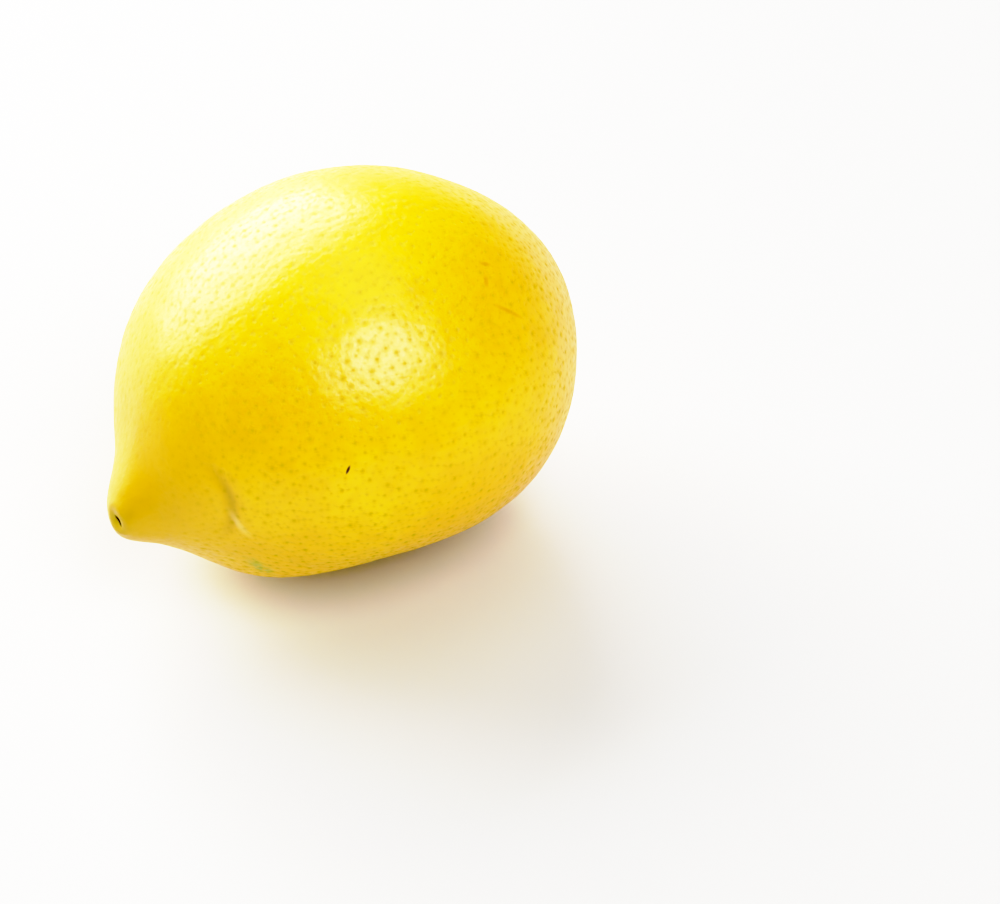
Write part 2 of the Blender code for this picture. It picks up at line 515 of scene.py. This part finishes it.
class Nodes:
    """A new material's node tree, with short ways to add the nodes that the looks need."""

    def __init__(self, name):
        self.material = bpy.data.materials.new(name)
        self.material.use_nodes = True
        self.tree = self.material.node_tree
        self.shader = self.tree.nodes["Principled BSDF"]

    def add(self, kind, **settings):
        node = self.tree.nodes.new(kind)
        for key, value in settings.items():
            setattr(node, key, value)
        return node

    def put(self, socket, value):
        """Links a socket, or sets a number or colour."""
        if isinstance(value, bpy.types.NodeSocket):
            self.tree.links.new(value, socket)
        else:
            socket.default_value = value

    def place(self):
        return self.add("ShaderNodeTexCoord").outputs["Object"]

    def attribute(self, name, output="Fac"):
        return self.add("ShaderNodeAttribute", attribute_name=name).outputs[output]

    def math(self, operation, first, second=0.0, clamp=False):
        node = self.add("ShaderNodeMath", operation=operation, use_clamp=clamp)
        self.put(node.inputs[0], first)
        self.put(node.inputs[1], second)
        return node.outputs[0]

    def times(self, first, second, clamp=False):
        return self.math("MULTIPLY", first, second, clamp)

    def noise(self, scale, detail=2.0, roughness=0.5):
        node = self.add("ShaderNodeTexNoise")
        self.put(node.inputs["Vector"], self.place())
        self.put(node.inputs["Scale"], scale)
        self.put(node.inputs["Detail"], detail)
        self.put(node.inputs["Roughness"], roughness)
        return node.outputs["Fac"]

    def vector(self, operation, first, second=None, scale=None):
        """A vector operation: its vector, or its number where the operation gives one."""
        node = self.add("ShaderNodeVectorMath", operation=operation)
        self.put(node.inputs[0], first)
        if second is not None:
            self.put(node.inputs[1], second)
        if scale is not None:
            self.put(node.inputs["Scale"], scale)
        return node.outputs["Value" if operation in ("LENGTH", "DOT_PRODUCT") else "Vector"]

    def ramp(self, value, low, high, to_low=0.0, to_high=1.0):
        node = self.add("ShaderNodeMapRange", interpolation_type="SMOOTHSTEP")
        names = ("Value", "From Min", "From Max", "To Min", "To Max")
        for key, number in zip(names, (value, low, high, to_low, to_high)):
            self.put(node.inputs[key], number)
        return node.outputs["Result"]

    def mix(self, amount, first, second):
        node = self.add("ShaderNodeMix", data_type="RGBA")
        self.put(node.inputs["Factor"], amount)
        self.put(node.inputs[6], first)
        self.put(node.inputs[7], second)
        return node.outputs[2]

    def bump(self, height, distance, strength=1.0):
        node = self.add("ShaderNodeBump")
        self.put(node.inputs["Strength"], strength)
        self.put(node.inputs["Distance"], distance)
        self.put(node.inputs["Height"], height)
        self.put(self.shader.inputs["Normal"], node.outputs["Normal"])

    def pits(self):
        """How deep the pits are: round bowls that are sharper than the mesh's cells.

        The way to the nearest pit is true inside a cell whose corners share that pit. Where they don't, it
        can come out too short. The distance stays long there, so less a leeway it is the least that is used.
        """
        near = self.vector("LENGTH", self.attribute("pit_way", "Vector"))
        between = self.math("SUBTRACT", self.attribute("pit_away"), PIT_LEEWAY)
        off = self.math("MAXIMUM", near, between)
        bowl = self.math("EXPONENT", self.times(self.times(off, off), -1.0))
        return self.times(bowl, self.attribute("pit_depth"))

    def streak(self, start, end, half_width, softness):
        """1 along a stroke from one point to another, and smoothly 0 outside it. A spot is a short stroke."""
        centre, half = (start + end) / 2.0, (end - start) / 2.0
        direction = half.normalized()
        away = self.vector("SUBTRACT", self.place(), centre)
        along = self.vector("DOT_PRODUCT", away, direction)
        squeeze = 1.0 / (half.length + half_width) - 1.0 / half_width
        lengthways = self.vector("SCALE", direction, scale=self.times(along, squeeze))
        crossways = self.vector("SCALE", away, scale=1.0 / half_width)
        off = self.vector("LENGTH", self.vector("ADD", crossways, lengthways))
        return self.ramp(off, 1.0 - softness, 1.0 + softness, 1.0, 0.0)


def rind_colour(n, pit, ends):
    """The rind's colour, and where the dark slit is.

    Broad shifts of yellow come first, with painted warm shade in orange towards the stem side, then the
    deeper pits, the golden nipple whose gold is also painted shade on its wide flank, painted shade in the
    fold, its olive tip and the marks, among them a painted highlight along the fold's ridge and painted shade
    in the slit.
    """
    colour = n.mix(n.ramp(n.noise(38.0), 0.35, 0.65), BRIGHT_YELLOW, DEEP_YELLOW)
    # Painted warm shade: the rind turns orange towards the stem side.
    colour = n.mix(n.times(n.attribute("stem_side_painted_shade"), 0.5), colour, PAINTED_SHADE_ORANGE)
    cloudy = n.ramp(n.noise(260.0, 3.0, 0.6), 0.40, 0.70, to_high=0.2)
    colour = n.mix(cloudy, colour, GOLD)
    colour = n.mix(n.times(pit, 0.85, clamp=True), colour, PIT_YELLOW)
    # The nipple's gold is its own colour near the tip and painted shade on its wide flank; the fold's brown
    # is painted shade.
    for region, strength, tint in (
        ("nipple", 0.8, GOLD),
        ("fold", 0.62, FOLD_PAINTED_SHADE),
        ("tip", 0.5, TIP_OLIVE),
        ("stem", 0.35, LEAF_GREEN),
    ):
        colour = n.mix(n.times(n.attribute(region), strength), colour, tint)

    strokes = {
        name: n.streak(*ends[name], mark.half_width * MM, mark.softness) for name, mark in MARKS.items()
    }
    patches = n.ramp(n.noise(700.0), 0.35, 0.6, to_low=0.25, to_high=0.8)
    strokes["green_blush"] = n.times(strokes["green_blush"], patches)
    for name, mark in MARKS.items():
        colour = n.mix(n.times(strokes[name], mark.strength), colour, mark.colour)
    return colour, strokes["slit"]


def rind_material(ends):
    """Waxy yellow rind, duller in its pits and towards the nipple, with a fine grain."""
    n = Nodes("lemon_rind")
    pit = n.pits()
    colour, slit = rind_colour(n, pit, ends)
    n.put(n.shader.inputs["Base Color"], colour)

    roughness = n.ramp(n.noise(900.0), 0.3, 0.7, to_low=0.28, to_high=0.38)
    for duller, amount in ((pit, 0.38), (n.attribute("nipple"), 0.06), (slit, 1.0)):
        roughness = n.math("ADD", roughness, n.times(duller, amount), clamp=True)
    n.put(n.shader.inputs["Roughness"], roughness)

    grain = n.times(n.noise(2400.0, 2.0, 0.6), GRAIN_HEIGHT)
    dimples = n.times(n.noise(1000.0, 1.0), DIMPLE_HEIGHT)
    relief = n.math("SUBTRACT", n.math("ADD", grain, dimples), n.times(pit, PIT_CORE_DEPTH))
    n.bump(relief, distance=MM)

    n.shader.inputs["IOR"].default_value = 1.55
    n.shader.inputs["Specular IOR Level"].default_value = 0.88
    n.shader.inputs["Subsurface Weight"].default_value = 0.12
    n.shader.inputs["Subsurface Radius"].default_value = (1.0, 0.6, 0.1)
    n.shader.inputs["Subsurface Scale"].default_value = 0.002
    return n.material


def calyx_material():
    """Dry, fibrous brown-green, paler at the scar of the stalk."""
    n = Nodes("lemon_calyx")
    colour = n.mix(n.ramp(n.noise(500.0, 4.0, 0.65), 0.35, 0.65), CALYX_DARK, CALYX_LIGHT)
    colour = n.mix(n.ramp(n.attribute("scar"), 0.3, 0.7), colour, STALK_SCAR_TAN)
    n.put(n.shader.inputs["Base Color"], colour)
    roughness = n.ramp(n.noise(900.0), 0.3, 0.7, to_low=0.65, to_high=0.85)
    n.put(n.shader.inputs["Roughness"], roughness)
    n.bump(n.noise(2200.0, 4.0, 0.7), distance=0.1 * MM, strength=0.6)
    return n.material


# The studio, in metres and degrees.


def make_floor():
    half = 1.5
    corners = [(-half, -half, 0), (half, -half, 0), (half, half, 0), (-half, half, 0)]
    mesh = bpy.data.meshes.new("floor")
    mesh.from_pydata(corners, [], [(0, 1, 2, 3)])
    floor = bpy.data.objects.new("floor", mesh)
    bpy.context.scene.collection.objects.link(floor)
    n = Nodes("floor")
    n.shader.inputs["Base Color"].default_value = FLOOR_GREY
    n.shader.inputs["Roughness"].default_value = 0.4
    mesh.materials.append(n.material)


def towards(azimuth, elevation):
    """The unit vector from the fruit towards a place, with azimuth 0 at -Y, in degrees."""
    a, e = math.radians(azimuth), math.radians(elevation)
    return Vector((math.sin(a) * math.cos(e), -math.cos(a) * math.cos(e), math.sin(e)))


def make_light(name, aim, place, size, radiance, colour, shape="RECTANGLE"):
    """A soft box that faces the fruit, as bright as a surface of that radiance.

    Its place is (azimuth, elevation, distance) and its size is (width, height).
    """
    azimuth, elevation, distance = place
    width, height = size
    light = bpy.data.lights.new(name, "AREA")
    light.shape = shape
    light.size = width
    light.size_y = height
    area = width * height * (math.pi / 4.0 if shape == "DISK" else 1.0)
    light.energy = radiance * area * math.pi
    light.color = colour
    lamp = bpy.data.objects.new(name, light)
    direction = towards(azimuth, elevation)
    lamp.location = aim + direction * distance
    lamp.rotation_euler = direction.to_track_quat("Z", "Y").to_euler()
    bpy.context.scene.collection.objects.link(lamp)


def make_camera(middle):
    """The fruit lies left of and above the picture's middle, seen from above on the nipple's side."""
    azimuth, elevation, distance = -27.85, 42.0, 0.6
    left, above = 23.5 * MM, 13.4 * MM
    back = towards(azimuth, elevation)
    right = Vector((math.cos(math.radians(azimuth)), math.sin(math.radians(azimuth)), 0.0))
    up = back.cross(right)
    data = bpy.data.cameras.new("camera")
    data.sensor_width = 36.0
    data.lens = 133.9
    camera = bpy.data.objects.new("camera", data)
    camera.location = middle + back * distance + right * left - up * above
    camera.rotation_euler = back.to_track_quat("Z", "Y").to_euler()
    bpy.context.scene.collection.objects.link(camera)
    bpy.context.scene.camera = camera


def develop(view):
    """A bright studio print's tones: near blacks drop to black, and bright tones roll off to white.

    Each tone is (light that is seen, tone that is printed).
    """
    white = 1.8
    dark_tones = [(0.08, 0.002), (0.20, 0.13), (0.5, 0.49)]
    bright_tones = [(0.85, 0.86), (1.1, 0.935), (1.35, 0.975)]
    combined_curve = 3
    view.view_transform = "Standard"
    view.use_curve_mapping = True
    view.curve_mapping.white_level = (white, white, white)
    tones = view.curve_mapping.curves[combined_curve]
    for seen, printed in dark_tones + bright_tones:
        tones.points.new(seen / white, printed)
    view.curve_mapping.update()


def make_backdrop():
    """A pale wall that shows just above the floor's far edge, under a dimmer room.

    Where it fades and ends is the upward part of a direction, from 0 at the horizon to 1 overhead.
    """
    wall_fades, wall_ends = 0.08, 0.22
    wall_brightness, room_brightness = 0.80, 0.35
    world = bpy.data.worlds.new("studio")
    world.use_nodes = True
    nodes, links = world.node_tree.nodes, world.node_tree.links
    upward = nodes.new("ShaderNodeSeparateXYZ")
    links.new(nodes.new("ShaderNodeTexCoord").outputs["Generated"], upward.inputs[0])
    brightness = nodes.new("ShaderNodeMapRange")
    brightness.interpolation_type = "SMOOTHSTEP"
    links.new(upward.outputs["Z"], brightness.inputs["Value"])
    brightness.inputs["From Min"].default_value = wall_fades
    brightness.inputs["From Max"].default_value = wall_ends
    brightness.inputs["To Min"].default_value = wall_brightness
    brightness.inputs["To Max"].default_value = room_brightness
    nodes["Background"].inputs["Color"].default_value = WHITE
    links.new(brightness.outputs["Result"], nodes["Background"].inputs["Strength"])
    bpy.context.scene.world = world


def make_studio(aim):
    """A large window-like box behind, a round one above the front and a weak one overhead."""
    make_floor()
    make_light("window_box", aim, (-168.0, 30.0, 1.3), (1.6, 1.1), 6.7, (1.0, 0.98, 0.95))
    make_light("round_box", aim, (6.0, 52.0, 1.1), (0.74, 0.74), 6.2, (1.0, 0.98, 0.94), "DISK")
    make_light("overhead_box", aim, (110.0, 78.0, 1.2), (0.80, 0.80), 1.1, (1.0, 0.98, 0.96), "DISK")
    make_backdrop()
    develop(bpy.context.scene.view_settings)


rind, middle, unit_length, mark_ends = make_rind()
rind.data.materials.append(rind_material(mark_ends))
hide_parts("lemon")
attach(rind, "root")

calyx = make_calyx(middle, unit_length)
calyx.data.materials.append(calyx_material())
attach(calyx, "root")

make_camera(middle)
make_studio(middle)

☆ ☆ ☆ ☆ ☆ ☆ ☆

* Task brief
Quote the data above verbatim from its first line to the line that includes "first, second, clamp)", with both boundary lines retained.

* Written solution
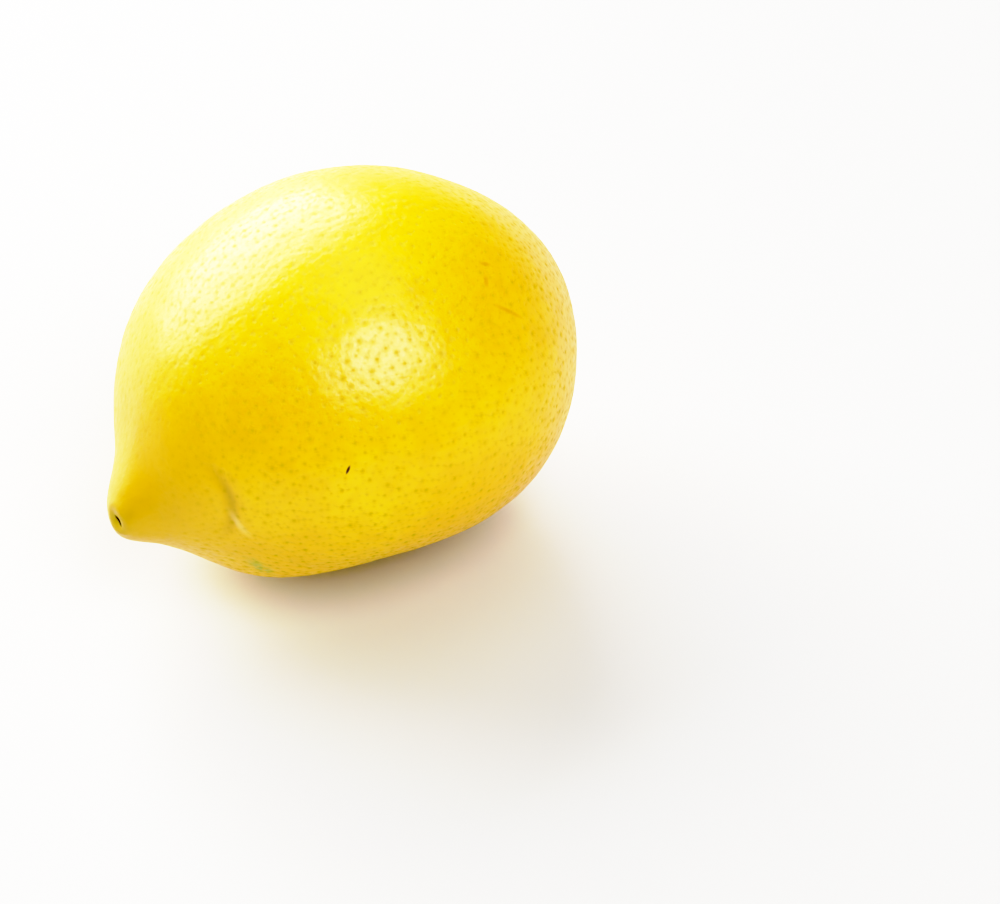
Write part 2 of the Blender code for this picture. It picks up at line 515 of scene.py. This part finishes it.
class Nodes:
    """A new material's node tree, with short ways to add the nodes that the looks need."""

    def __init__(self, name):
        self.material = bpy.data.materials.new(name)
        self.material.use_nodes = True
        self.tree = self.material.node_tree
        self.shader = self.tree.nodes["Principled BSDF"]

    def add(self, kind, **settings):
        node = self.tree.nodes.new(kind)
        for key, value in settings.items():
            setattr(node, key, value)
        return node

    def put(self, socket, value):
        """Links a socket, or sets a number or colour."""
        if isinstance(value, bpy.types.NodeSocket):
            self.tree.links.new(value, socket)
        else:
            socket.default_value = value

    def place(self):
        return self.add("ShaderNodeTexCoord").outputs["Object"]

    def attribute(self, name, output="Fac"):
        return self.add("ShaderNodeAttribute", attribute_name=name).outputs[output]

    def math(self, operation, first, second=0.0, clamp=False):
        node = self.add("ShaderNodeMath", operation=operation, use_clamp=clamp)
        self.put(node.inputs[0], first)
        self.put(node.inputs[1], second)
        return node.outputs[0]

    def times(self, first, second, clamp=False):
        return self.math("MULTIPLY", first, second, clamp)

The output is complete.